The Reader

Susan Granger’s review of “The Reader” (Weinstein Company)

Unlike most Holocaust literature, Bernhard Schlink’s acclaimed 1995 novel places a perpetrator, not a victim, at the heart of the story, which examines the effort of the ‘next generation’ to come to terms with Germany’s war guilt. Michael Berg (Ralph Fiennes) is a lonely, alienated lawyer who recalls how – in post-W.W.II Germany – as a 15 year-old (David Kross), he became infatuated with Hanna Schmitz (Kate Winslet), a woman twice his age. Furtively, they conducted an intense, sexually-charged, clandestine affair. Although she adored his reading aloud to her, one day Hanna, inexplicably, vanished. Flash forward to 1966, when Michael was a law student attending Nazi war criminal trials where he discovers that his beloved Hanna was formerly a SS concentration-camp guard and is charged with the murder of hundreds of Jewish women whom she left locked in a fiery church. Stunned, Michael realizes that he, alone, possesses irrefutable evidence – Hanna’s shameful secret – that would have a profound effect on her conviction and sentence for this atrocity. Yet this callow youth chooses to remain silent.
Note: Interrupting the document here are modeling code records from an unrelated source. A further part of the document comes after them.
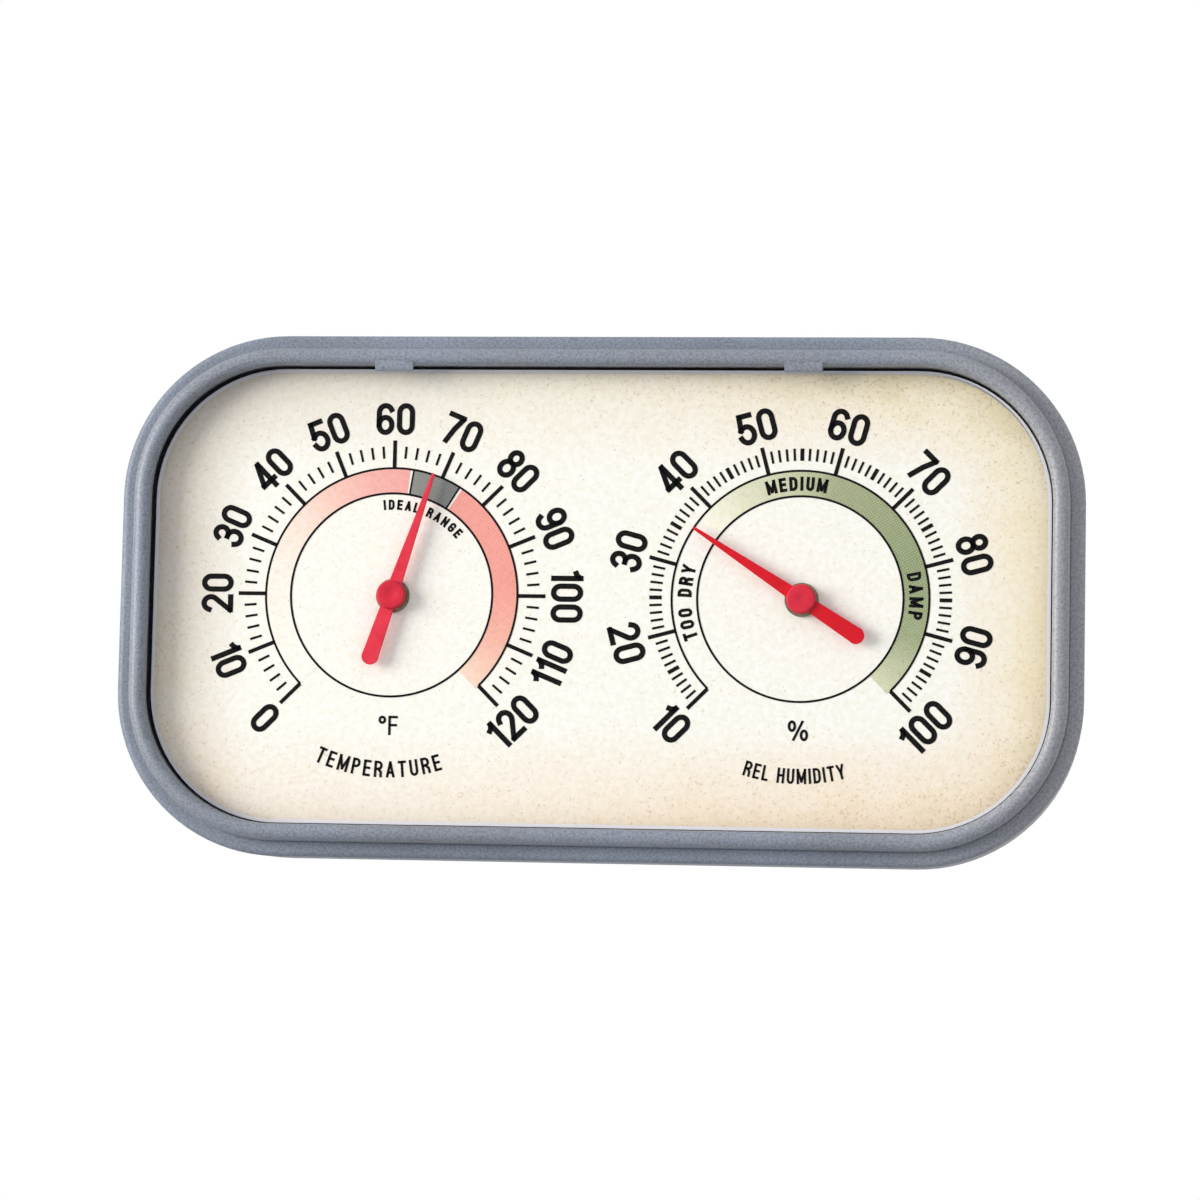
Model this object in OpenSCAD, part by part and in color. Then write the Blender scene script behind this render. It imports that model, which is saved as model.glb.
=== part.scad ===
// A wall and desk thermo-hygrometer with two pointers on one dial.
// X runs across the dial, Z runs up, and the dial faces -Y.
// The origin is under the middle of the case, on the surface that it stands on.
// Each piece is drawn flat, as the dial is seen: x to the right, y up, and z towards the reader
// from the dial's printed face. stand() then sets it upright.

/* [Case] */
// Width of the case over its ends
case_w = 165; // [156:1:190]
// Height of the case from its foot to its top
case_h = 89.6; // [86:0.2:110]
// Radius of the case's corners, seen from the front
case_r = 28.2; // [24:0.2:34]
// Thickness of the case's side walls
case_wall = 2.5; // [2.2:0.1:3]
// Thickness of the case's back
back_wall = 2.2; // [1.6:0.1:3]
// Distance from the dial's face to the rear of the case
case_back = 19; // [16:0.5:26]
// How far the side walls stand ahead of the dial's face
case_rim = 1.4; // [0.8:0.1:2.4]
// Rounding of the side walls' front edge
rim_round = 1.1; // [0.4:0.1:1.8]
// Rounding of the case's rear edge
back_round = 3; // [2:0.5:5]

/* [Bezel] */
// Groove between the side wall and the bezel
bezel_gap = 0.1; // [0.1:0.05:0.3]
// Width of the bezel's bead, seen from the front
bezel_w = 2.9; // [2.4:0.1:3.4]
// Rounding of the bead's inner edge
bead_inner_r = 1.2; // [0.8:0.1:1.4]
// How far the bead stands ahead of the window
bead_rise = 0.7; // [0.6:0.1:1.4]
// How far the bezel's skirt reaches behind the dial's face
bezel_skirt = 3; // [2.4:0.1:4]
// Width of a lug that holds the window's upper edge
lug_w = 6.5; // [4:0.5:9]
// How far a lug stands out over the window
lug_reach = 1.1; // [0.9:0.1:1.6]
// Thickness of a lug
lug_t = 0.5; // [0.4:0.05:0.55]
// Play of the window behind the lugs, and again before the dial
lug_play = 0.05; // [0.02:0.01:0.1]

/* [Snap hooks] */
// Width of a hook on the bezel
hook_w = 9; // [6:0.5:12]
// Thickness of a hook
hook_t = 1.2; // [0.9:0.1:1.6]
// Length of a hook behind the bezel's skirt
hook_len = 5.5; // [4.5:0.5:7]
// Height of a hook's barb
hook_barb = 1.8; // [1.2:0.1:2.4]
// How far a barb reaches into the side wall
hook_bite = 0.6; // [0.4:0.05:0.9]
// Clearance round a barb in its pocket
hook_play = 0.25; // [0.15:0.05:0.4]
// Distance of the outer hooks from the middle of a long side
hook_x = 46; // [36:1:48]

/* [Ribs, vents and hanger] */
// Thickness of a rib that carries the dial
rib_t = 1.6; // [1.2:0.1:2.4]
// How far a rib reaches under the dial's edge
rib_seat = 3.5; // [2.5:0.5:6]
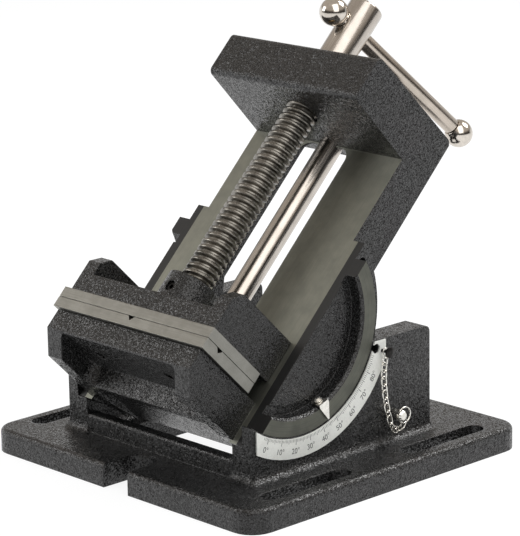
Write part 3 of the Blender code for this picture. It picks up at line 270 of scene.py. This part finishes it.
def polygonData(obj):
    # Centres and normals of a mesh's faces
    count = len(obj.data.polygons)
    centres = np.zeros(count * 3, np.float32)
    normals = np.zeros(count * 3, np.float32)
    obj.data.polygons.foreach_get("center", centres)
    obj.data.polygons.foreach_get("normal", normals)
    return centres.reshape(-1, 3), normals.reshape(-1, 3)


def setMaterials(obj, materials, indices=None):
    obj.data.materials.clear()
    for material in materials:
        obj.data.materials.append(material)
    count = len(obj.data.polygons)
    values = np.zeros(count, np.int32) if indices is None else indices.astype(np.int32)
    obj.data.polygons.foreach_set("material_index", values)


def bareFaces(obj):
    # The bed's bare faces: 1 on the milled rails and 2 on the turned faces of the guide rings
    centres, normals = polygonData(obj)
    local = centres - np.array(pivot)
    height = local @ np.array(upright)
    level = normals @ np.array(upright)
    near, facing = 0.2 * mm, 0.9
    rails = (np.abs(height - railHeight) < near) & (level > facing)
    rings = (np.abs(local[:, 1]) > ringFace - near) & (np.abs(normals[:, 1]) > facing)
    return np.where(rings, 2, np.where(rails, 1, 0))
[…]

Then, 20 years later, Hanna’s and Michael’s lives, once again, intersect. One of the most emotionally effective scenes occurs near the conclusion when Michael travels to Manhattan to visit a wealthy writer (Lena Olin) whose mother survived the conflagration in which Hanna unapologetically took part and testified against her at the trial. Despite the literate, well-intentioned efforts of screenwriter David Hare and director Stephen Daldry, the inner workings of Winslet’s damaged character are never revealed and that, in turn, keeps the audience at an emotional distance. On the Granger Movie Gauge of 1 to 10, “The Reader” is an unevenly paced yet morally complex 8, dredging the depths of a legacy of responsibility and culpability.